#### [DATA SHOWN]
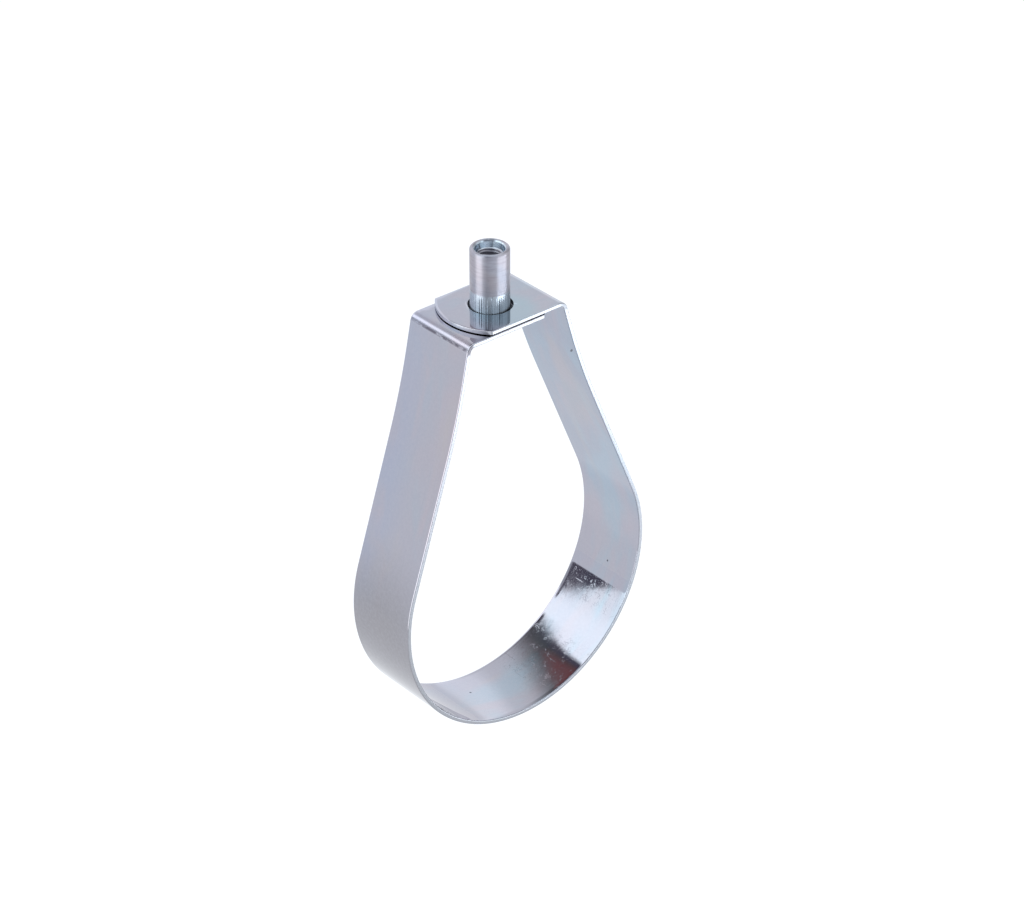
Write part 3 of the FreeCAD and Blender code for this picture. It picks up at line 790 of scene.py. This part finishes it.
def zinc_turned():
    """Bright zinc plating on turned steel, blurred along the axis by fine turning lines."""
    material, n = new_material("zinc_turned")
    spot = n.add("ShaderNodeTexCoord", 3)
    z = n.add("ShaderNodeSeparateXYZ", 2, None, Vector=spot)
    belt = n.ramp(z, (BELT_TOP - 0.5) * MM, (BELT_TOP + 0.4) * MM, 1.0, 0.0)
    plain = n.math("SUBTRACT", 1.0, belt)
    from_axis = n.measure("DISTANCE", n.placed(spot, (1, 1, 0)), (NUT_AXIS[0] * MM, NUT_AXIS[1] * MM, 0.0))
    mouth_light = n.times(n.ramp(from_axis, 5.9 * MM, MOUTH_RADIUS * MM, 1.0, 0.0),
                    n.ramp(z, (NUT_TOP - 3.3) * MM, (NUT_TOP - 2.5) * MM))

    colour = n.mix(n.ramp(n.noise(spot, 120.0, 2.0, 0.5), 0.4, 0.65), NUT_WARM, NUT_COOL)
    lines = n.noise(n.placed(spot, (18, 18, 5200)), 1.0, 4.0, 0.7)
    bands = n.noise(n.placed(spot, (140, 140, 1250)), 1.0, 2.0, 0.6)
    colour = n.mix(n.times(n.ramp(lines, 0.45, 0.75, 0.0, 0.25), plain), colour, NUT_LINE)
    colour = n.mix(n.times(n.ramp(bands, 0.44, 0.72, 0.0, 0.40), plain), colour, NUT_DARK_BAND)
    colour = n.mix(n.times(n.ramp(bands, 0.25, 0.45, 0.30, 0.0), plain), colour, NUT_PALE_BAND)
    colour = n.mix(n.times(belt, 0.9), colour, NUT_BELT)
    colour = n.mix(n.times(n.ramp(n.noise(spot, 650.0, 3.0, 0.6), 0.35, 0.7), 0.12), colour, NUT_MOTTLE)
    # Painted light: the mouth is lighter and bluer inside, where shade would fall
    colour = n.mix(n.times(mouth_light, 0.9), colour, NUT_MOUTH_LIGHT)
    # Painted shade in the knurl's grooves
    colour = n.mix(n.times(n.stored("groove"), 0.75), colour, NUT_GROOVE_SHADE)

    gloss = n.plus(n.ramp(lines, 0.3, 0.7, 0.38, 0.46), (belt, -0.12), (mouth_light, -0.24))
    height = n.plus(n.times(lines, plain), (n.noise(spot, 900.0, 2.0, 0.5), 0.25))
    bump = n.add("ShaderNodeBump", Strength=1.0, Distance=0.000006, Height=height)
    around = n.add("ShaderNodeTangent", settings={"direction_type": "RADIAL", "axis": "Z"})
    finish_material(n, n.add("ShaderNodeBsdfPrincipled", Base_Color=colour, Metallic=1.0, Roughness=gloss,
                             Anisotropic=0.85, Anisotropic_Rotation=0.25, Normal=bump, Tangent=around))
    return material


def direction(azimuth, elevation):
    """Unit vector towards an azimuth from +Y and an elevation, in degrees."""
    a, e = math.radians(azimuth), math.radians(elevation)
    return (math.sin(a) * math.cos(e), math.cos(a) * math.cos(e), math.sin(e))


# Colours and light of the studio
ROOM_DARK = rgb(0.12, 0.11, 0.15)
ROOM_RED = rgb(0.27, 0.01, 0.04)
ROOM_PINK = rgb(0.66, 0.60, 0.66)
ROOM_BRIGHT = rgb(1.30, 1.34, 1.40)
ROOM_LEFT = rgb(0.62, 0.64, 0.69)
STRIP_LIGHT = rgb(2.2, 2.2, 2.3)
GLOW_TINT = (1.0, 1.03, 1.07)
FILL_TINT = (0.97, 1.0, 1.04)
BOX_TINT = (0.93, 1.01, 1.04)
SKY_WHITE = rgb(1.0, 1.04, 1.10)

# The glow behind on the right: its level by the angle round the pipe's axis
GLOW = (
    (80.0, 0.12), (89.0, 0.16), (93.0, 0.24), (97.0, 0.34), (101.0, 0.44),
    (105.0, 0.56), (108.6, 0.68), (112.5, 0.80), (120.0, 0.96), (131.0, 1.02),
    (139.0, 1.05), (144.0, 1.14), (155.0, 1.34), (167.0, 1.36), (179.0, 1.30),
)
GLOW_TOP = 2.0
GLOW_SPAN = 200.0

# Share of the way that lies along the pipe, as the middle of the ring reflects it to the camera
RING_BACK = 0.6147


def glow_level(n, y, around, back):
    """Light of the soft glow behind on the right, which begins further left the further back it lies."""
    shift = n.math("MINIMUM", n.math("MAXIMUM", back, -0.009), 0.009)
    shift = n.times(shift, 1700.0, n.ramp(y, 0.628, 0.645, 1.0, 0.0))
    glow = n.add("ShaderNodeValToRGB", Fac=n.math("DIVIDE", n.math("ADD", around, shift), GLOW_SPAN))
    steps = glow.node.color_ramp.elements
    for place, value in GLOW:
        level = value / GLOW_TOP
        steps.new(place / GLOW_SPAN).color = rgb(level, level, level)
    steps[0].color, steps[-1].color = rgb(0.0, 0.0, 0.0), rgb(0.5, 0.5, 0.5)
    behind = n.math("MAXIMUM", n.ramp(y, 0.15, 0.45), n.ramp(y, -0.75, -0.35, 0.0, 0.45))
    return n.times(glow, GLOW_TOP, behind)


def soft_box_share(n, y, z, around, back):
    """Where the large soft box on the left and the panel overhead shine, from 0 to 1."""
    # The box's lower border rises towards the back and its upper one falls
    low = n.plus(19.2, (n.math("MINIMUM", back, 0.0105), 2083.0))
    low = n.math("SUBTRACT", around, n.math("MAXIMUM", low, -10.0))
    rise = n.math("MINIMUM", n.math("MAXIMUM", n.math("SUBTRACT", y, 0.6089), 0.0), 0.0135)
    high = n.plus(73.7, (n.times(rise, rise), -90400.0))
    box = n.times(n.ramp(low, -2.4, 2.4), n.ramp(n.math("SUBTRACT", around, high), -2.4, 2.4, 1.0, 0.0),
                  n.ramp(y, 0.648, 0.656, 1.0, 0.0))
    panel = n.times(n.ramp(z, 0.74, 0.80), n.ramp(y, 0.40, 0.50, 1.0, 0.0), 0.8)
    return n.math("MAXIMUM", box, panel)


def studio_world():
    """A pale studio: white up to a low horizon, then a soft box, a panel overhead, a glow and dark gaps."""
    world = bpy.data.worlds.new("studio")
    bpy.context.scene.world = world
    world.use_nodes = True
    n = Nodes(world.node_tree)
    way = n.add("ShaderNodeTexCoord", 0)
    x, y, z = n.add("ShaderNodeSeparateXYZ", 0, None, Vector=way).node.outputs
    elevation = n.times(n.math("ARCSINE", z), 180 / math.pi)
    # Angle round the pipe's axis, from 0 on the left over 90 straight up to 180 on the right. Of y, the ring
    # mirrors 0.606 to 0.625 to the photo's camera, the legs up to 0.66 and the laps up to 0.685
    around = n.times(n.math("ARCTAN2", z, n.times(x, -1.0)), 180 / math.pi)
    back = n.math("SUBTRACT", y, RING_BACK)

    def toward(azimuth, height):
        return n.measure("DOT_PRODUCT", way, direction(azimuth, height))

    # Dark room with a dark red patch, lighter and pinkish behind the head
    red = n.times(n.near(around, 92.0, 7.0, 16.0), n.ramp(y, 0.612, 0.626, 1.0, 0.0), n.ramp(y, 0.55, 0.60))
    colour = n.mix(red, ROOM_DARK, ROOM_RED)
    colour = n.mix(n.times(n.ramp(y, 0.640, 0.668), n.ramp(elevation, 16.0, 26.0)), colour, ROOM_PINK)
    colour = n.mix(n.ramp(y, 0.674, 0.692), colour, ROOM_BRIGHT)
    # Lighter room below the soft box on the left
    colour = n.mix(n.times(n.ramp(x, -0.55, -0.35, 1.0, 0.0), n.ramp(y, 0.627, 0.636)), colour, ROOM_LEFT)
    colour = n.vector("MAXIMUM", colour, n.grown(GLOW_TINT, glow_level(n, y, around, back)))
    # Small strip light behind on the left, which the left bend shows as a line
    strip = n.times(n.ramp(toward(-35, 34), 0.966, 0.984), n.ramp(y, 0.652, 0.664))
    colour = n.mix(strip, colour, STRIP_LIGHT)
    # Soft glow on the photographer's right
    fill = n.times(n.ramp(toward(160, 30), 0.30, 0.80), n.ramp(elevation, 42.0, 52.0, 1.0, 0.0), 1.15)
    colour = n.vector("MAXIMUM", colour, n.grown(FILL_TINT, fill))
    # The soft box and the panel, of which the photographer's dark shape hides a part
    person = n.times(n.ramp(n.math("ABSOLUTE", toward(305, 0)), 0.42, 0.54, 1.0, 0.0),
                     n.ramp(toward(215, 0), 0.12, 0.25), n.ramp(z, 0.955, 0.985, 1.0, 0.0))
    box = n.times(soft_box_share(n, y, z, around, back), n.math("SUBTRACT", 1.0, person))
    colour = n.mix(box, colour, n.grown(BOX_TINT, n.ramp(around, 20.0, 50.0, 1.74, 2.02)))
    # White below a low horizon, sharp on the left and soft on the right
    sky = n.add("ShaderNodeMix", 0, i0=n.ramp(x, 0.2, 0.5), i2=n.ramp(elevation, 7.4, 8.2),
                i3=n.ramp(elevation, 0.0, 9.0))
    colour = n.mix(sky, SKY_WHITE, colour)
    n.tree.links.new(n.add("ShaderNodeBackground", Color=colour, Strength=1.0),
                     n.tree.nodes.new("ShaderNodeOutputWorld").inputs[0])


def make_soft_box(name, azimuth, distance, low, high, width, radiance, tint):
    """A soft box that stands upright and faces the object."""
    data = bpy.data.lights.new(name, "AREA")
    data.shape = "RECTANGLE"
    data.size, data.size_y = width, high - low
    data.color = tint
    data.energy = radiance * math.pi * data.size * data.size_y
    lamp = new_object(name, data)
    out = Vector(direction(azimuth, 0.0))
    lamp.location = out * distance + Vector((0.0, 0.0, (low + high) / 2))
    lamp.rotation_mode = "QUATERNION"
    lamp.rotation_quaternion = out.to_track_quat("Z", "Y")
    lamp.visible_camera = False


FLOOR_REACH = 40.0
FLOOR_HEIGHT = -0.30
FLOOR_WHITE = rgb(1.0, 1.02, 1.06)
FLOOR_SHARE = 0.22
FLOOR_LIFT = 0.80


def make_floor():
    """A plain white floor that keeps the soft shadow."""
    sides = ((-1, -1), (1, -1), (1, 1), (-1, 1))
    corners = [(x * FLOOR_REACH, y * FLOOR_REACH, FLOOR_HEIGHT) for x, y in sides]
    mesh = bpy.data.meshes.new("floor")
    mesh.from_pydata(corners, [], [(0, 1, 2, 3)])
    floor = new_object("floor", mesh)
    material, n = new_material("floor_white")
    path = n.tree.nodes.new("ShaderNodeLightPath").outputs
    seen = n.math("ADD", path["Is Camera Ray"], path["Is Glossy Ray"])
    seen = n.math("ADD", seen, path["Is Transmission Ray"])
    lift = n.times(n.math("MINIMUM", seen, 1.0), FLOOR_LIFT)
    glow = n.add("ShaderNodeEmission", Color=FLOOR_WHITE, Strength=lift)
    matt = n.add("ShaderNodeBsdfDiffuse", Color=rgb(FLOOR_SHARE, FLOOR_SHARE, FLOOR_SHARE))
    finish_material(n, n.add("ShaderNodeAddShader", i0=matt, i1=glow))
    mesh.materials.append(material)


CAMERA_PLACE = (-0.683112, -0.807065, 0.699050)
CAMERA_AZIMUTH = 40.49
CAMERA_ELEVATION = -31.57
CAMERA_LENS = 113.81


def make_camera():
    """The photograph's viewpoint."""
    data = bpy.data.cameras.new("camera")
    data.lens = CAMERA_LENS
    data.sensor_width = 36.0
    data.clip_start, data.clip_end = 0.01, 100.0
    camera = new_object("camera", data)
    camera.location = CAMERA_PLACE
    camera.rotation_mode = "QUATERNION"
    camera.rotation_quaternion = Vector(direction(CAMERA_AZIMUTH, CAMERA_ELEVATION)).to_track_quat("-Z", "Y")
    bpy.context.scene.camera = camera


band = make_band()
band.data.materials.clear()
band.data.materials.append(zinc_strip())
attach(band, "band")
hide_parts("ring_band")

nut = make_nut()
nut.data.materials.clear()
nut.data.materials.append(zinc_turned())
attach(nut, "nut")
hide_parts("swivel_nut")

studio_world()
make_soft_box("soft_box_right", azimuth=147.0, distance=0.6, low=-0.28, high=-0.11, width=0.72, radiance=5.4,
              tint=(0.89, 0.955, 1.0))
make_soft_box("soft_box_left", azimuth=281.0, distance=0.6, low=-0.25, high=0.21, width=0.40, radiance=1.80,
              tint=(1.0, 0.99, 0.97))
make_floor()
make_camera()
bpy.context.scene.view_settings.view_transform = "Standard"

#### [GOAL OF THE EXERCISE]
List each line holding the string "scene".

#### [ANSWER]
Write part 3 of the FreeCAD and Blender code for this picture. It picks up at line 790 of scene.py. This part finishes it.
    bpy.context.scene.world = world
    bpy.context.scene.camera = camera
bpy.context.scene.view_settings.view_transform = "Standard"